O que se póde concluir d'aqui, com segurança, é que a materia se considera em toda a parte complicada e difficil, e que as providencias não pódem agradar a todos, visto que o prejuizo é inevitavel para muitos; mas nem por isso devemos deixar sem a emenda que nos parecer boa aquellas disposições que pela experiencia selem conhecido que offerecem inconvenientes na sua applicação, embora se veja no futuro que ainda carecem de ser melhoradas.
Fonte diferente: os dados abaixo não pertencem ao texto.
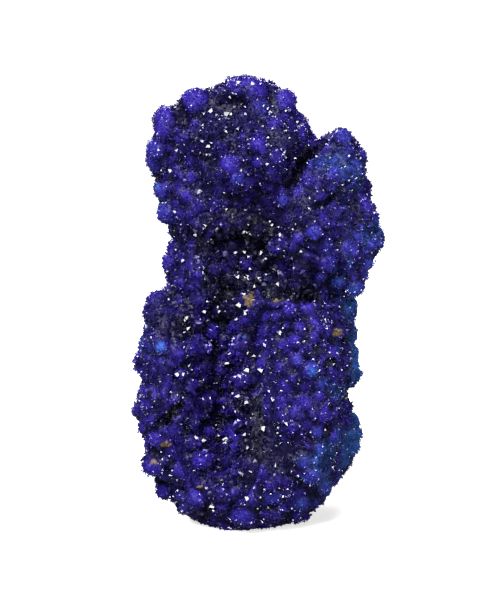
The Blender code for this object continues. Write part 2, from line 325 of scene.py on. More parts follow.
# The flat foot, the wall's edge that closes the gap to the stone, and how far in the hollow is deep
FOOT_BAND = 0.12 * MM
FOOT_FACING = 0.8
FOOT_MATRIX = 0.45
BACKED_WITHIN = 1.0 * MM
GAP_TO_CLOSE = 0.65 * MM
EDGE_BELOW_SKIN = 0.12 * MM
DEEP_FROM = 3.5 * MM

# Round heads: depths are from the solid's surface down to a small head's top
SCATTER_SOFTENING = 1
SCATTER_JITTER = 0.2
SMALLEST_HEAD = 0.38
HEADS_APART = 0.74
HEAD_CHANCE = 0.95
SMALL_HEAD_CURVE = 1.5
BALL_SUBDIVISIONS = 2
TEAL_FEWER_HEADS = 0.5
HEAD_DEPTH = (0.02 * MM, 0.35 * MM)
NAMED_HEAD_RISE = 0.3 * MM
HEAD_BRIGHTNESS = (0.25, 1.0)
HEADS_AROUND = 4
ON_HEAD_WITHIN = 1.25
HEAD_TOP_FROM = 0.1
WALL_BARE = 0.2

# Gaps and their painted shade: steps from one pixel to the next, reach in half widths, and how soon the
# painted shade is full
GAP_STEPS = 8
GAP_REACH = 1.2
GAP_PAINTED_SHADE = 1.8

# Noise: its fading, step and number of layers, how far one kind's lies from the next, and the kinds
NOISE_FADE = 1.0
NOISE_STEP = 2.0
NOISE_LAYERS = 3
NOISE_SHIFT = np.array((17.3, 5.1, 9.7))
TEAL_NOISE, STONE_MATRIX_NOISE, WALL_MATRIX_NOISE, PAINTED_SHADE_NOISE, SPECK_NOISE = range(1, 6)

# Where colours lie: proud values are shares of full violet, lighter on bulges and head tops and darker in
# gaps and dark places, partly the stone's own tone and partly painted light and shade, and patches have
# wobbly soft edges
BULGE_ROUNDS = 60
FULL_BULGE = 0.45 * MM
PROUD_LEVEL = 0.12
# How much bulges lighten and hollows darken the violet: painted shade, partly the stone's own tone
BULGE_PAINTED_SHADE = 0.35
PROUD_HEAD = 0.8
# Proud value deep in the hollow's wall: partly its own violet, partly painted light against the hollow's
# shade
DEEP_WALL_VIOLET_AND_PAINTED_LIGHT = 0.3
WALL_PROUD_HEAD = 0.55
# How much the patches of painted shade darken the violet
PAINTED_SHADE_DARKENS = 0.85
SPECK_LIFTS = 0.3
PATCH_NOISE_SIZE = 2.5 * MM
PATCH_WOBBLE = 0.35
PATCH_EDGE = 0.6
TEAL_NOISE_SIZE = 4.5 * MM
TEAL_WOBBLE = 0.8
TEAL_EDGE = 1.0
BACK_STARTS = 3 * MM
BACK_MATRIX_RADIUS = (0.5 * MM, 1.1 * MM)

# Crystals: lean, sunk part, ridge and drops are shares of a crystal's own height or width
LEAN = 0.15
SUNK = 0.5
RIDGE_LENGTH = 0.55
RHOMB_DROP = 0.55
BLADE_DROP = 0.5
ROOT_JITTER = 0.12 * MM
AXIS_JITTER = 0.34
SIZE_SPREAD = 0.28
SIZE_LIMITS = (0.5, 1.7)
FINER_ON_HEADS = 0.4
TEAL_FINER = 0.3
RECESS_DENSITY = 0.45
DENSER_ON_HEADS = 1.0
WIDTH_SHARE = (1.15, 1.8)
THICKNESS_SHARE = (0.5, 0.95)
TURNED_SIZE = 0.8
TURNED_HEIGHT = 1.0
TURNED_THICKNESS = 0.7
TURNED_PROUD = 0.2
DRUSE_GONE_ON_MATRIX = 0.9
FRONT_ENDS = 2 * MM
CROWN_STARTS = 29 * MM
MATRIX_GRAIN_FROM = 0.5
MATRIX_GRAINS_ABOVE = 1 * MM
MATRIX_GRAIN_SHARE = 0.35
MATRIX_GRAIN_SIZE = (0.25 * MM, 0.55 * MM)
MATRIX_GRAIN_SPREAD = (0.7, 1.3)
GRAIN_SUBDIVISIONS = 1
GRAIN_JITTER = 0.16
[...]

É por isso indispensavel ter sempre em vista que deve ser muito pensada e reflectida qualquer alteração que se queira introduzir, para que os inconvenientes desappareçam com a reforma, sem fundamento para receiar que d'ella resultem outros maiores.
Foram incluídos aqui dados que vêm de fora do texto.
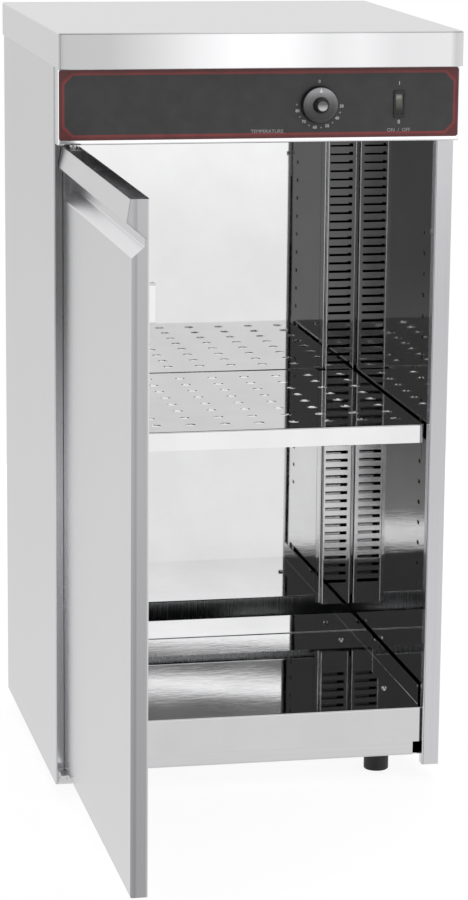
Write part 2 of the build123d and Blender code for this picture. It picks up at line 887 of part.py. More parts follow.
liner_middle_y = (door_hinge_y + door_free_y) / 2
with BuildPart() as door_inner_skin:
    with BuildSketch(Plane.YZ.offset(liner_x)):
        with Locations((liner_middle_y, (door_bottom + door_top) / 2)):
            Rectangle(door_width - 2 * liner_inset, door_top - door_bottom)
    extrude(amount=door_inner_x - liner_x)

# Caps close the ends of the trough behind the lip
with BuildPart() as handle_end_caps:
    for plane in (hinge_edge, free_cap_plane):
        with BuildSketch(plane):
            with BuildLine():
                pull_outline = FilletPolyline(*door_outline[3:], radius=bend_radius, mode=Mode.PRIVATE)
                cap_outline = offset(
                    pull_outline, amount=door_sheet + sheet_gap, side=Side.RIGHT, closed=False
                )
                Polyline(
                    cap_outline @ 1,
                    (skin_end_x, (cap_outline @ 1).Y),
                    (skin_end_x, (cap_outline @ 0).Y),
                    cap_outline @ 0,
                )
            make_face()
            with Locations((door_outer_x, recess_top + sheet_gap)):
                Rectangle(
                    4 * door_thickness,
                    grip_recess_height + grip_bevel_height,
                    align=(Align.CENTER, Align.MAX),
                    mode=Mode.SUBTRACT,
                )
        extrude(amount=end_cap_thickness)

block_hinge_y = door_hinge_y - end_cap_thickness - sheet_gap
block_middle_y = block_hinge_y - pivot_block_length / 2
lower_block_z = door_bottom + bend_radius
upper_block_z = door_top - pivot_block_top_gap - pivot_block_height
block_x = door_outer_x + bend_radius
with BuildPart() as door_pivot_blocks:
    for z in (lower_block_z, upper_block_z):
        with BuildSketch(Plane.XY.offset(z)):
            with Locations(((block_x + skin_end_x) / 2, block_middle_y)):
                Rectangle(skin_end_x - block_x, pivot_block_length)
            with Locations((pivot_x, pivot_y)):
                Circle(bush_radius + press_fit, mode=Mode.SUBTRACT)
        extrude(amount=pivot_block_height)

with BuildPart() as hinge_bushes:
    for z in (lower_block_z, upper_block_z):
        with BuildSketch(Plane.XY.offset(z)):
            with Locations((pivot_x, pivot_y)):
                Circle(bush_radius)
                Circle(pin_radius + pin_fit, mode=Mode.SUBTRACT)
        extrude(amount=pivot_block_height)

# Insulating core between the skins, cut away round the lower pivot block
core_hinge_y = door_hinge_y - door_sheet - sheet_gap
core_free_y = door_free_y + door_sheet + sheet_gap
core_bottom = door_bottom + bend_radius
core_top = bevel_bottom - sheet_gap
with BuildPart() as door_core:
    with BuildSketch(Plane.YZ.offset(block_x)):
        with Locations(((core_hinge_y + core_free_y) / 2, (core_bottom + core_top) / 2)):
            Rectangle(core_hinge_y - core_free_y, core_top - core_bottom)
        with Locations((block_middle_y, core_bottom)):
            Rectangle(
                pivot_block_length + 2 * insulation_gap,
                2 * (pivot_block_height + insulation_gap),
                mode=Mode.SUBTRACT,
            )
        with Locations((core_hinge_y, core_bottom)):
            Rectangle(
                pivot_block_length,
                2 * (pivot_block_height + insulation_gap),
                mode=Mode.SUBTRACT,
            )
    extrude(amount=skin_end_x - block_x)

magnet_y = door_free_y + magnet_edge_inset
with BuildPart() as door_magnet:
    with BuildSketch(Plane.YZ.offset(door_inner_x)):
        with Locations((magnet_y, catch_height)):
            RectangleRounded(magnet_width, magnet_height, bend_radius)
    extrude(amount=door_face_gap - magnet_air_gap)
    chamfer(door_magnet.faces().sort_by(Axis.X)[-1].edges(), magnet_air_gap)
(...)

Os principios são muitas vezes bons em si mesmo, mas offerecem graves difficuldades na sua applicação; por isso não me canso de o dizer, é necessario consultar a cada momento as lições da experiencia.

Os titulos XI, XII e XIII da parte I do livro 3.º do nosso codigo commercial, que traiam das quebras, rehabilitação do fallido e moratorias, contendo cento sessenta e seis artigos desde o n.° 1121 até 1286 são, pela maior parte, identicos nas suas disposições aos artigos que lhes correspondem no codigo do commercio do reino dos Paizes Baixos, que geralmente se conhece com o nome de Codigo da Belgica. dado e publicado successivamente na Haya em diversas leis, desde 23 de março até ao 1.º de junho de 1826.

Mas cumpre advertir que esse codigo nada diz sobre a qualificação das quebras, e n'esse ponto o nosso seguiu, em parte, as disposições do codigo francez, as do codigo de Hespanha, e algumas do projecto do codigo de Italia; mas. ao passo que menciona, assim como esses outros codigo» fizeram, os diversos casos em que as fallencias se devem qualificar de casuaes, culposas ou fraudulentas, muito pouco ou nada diz quanto á fórma de processo e termos que se devem observar para se podér conseguir uma qualificação justa e conforme com a verdade dos factos.

Pelo contrario, no artigo 1151.º encontra-se uma disposição repugnante, e que n'esta parte tem servido de grandissimo obstaculo á boa administração da justiça.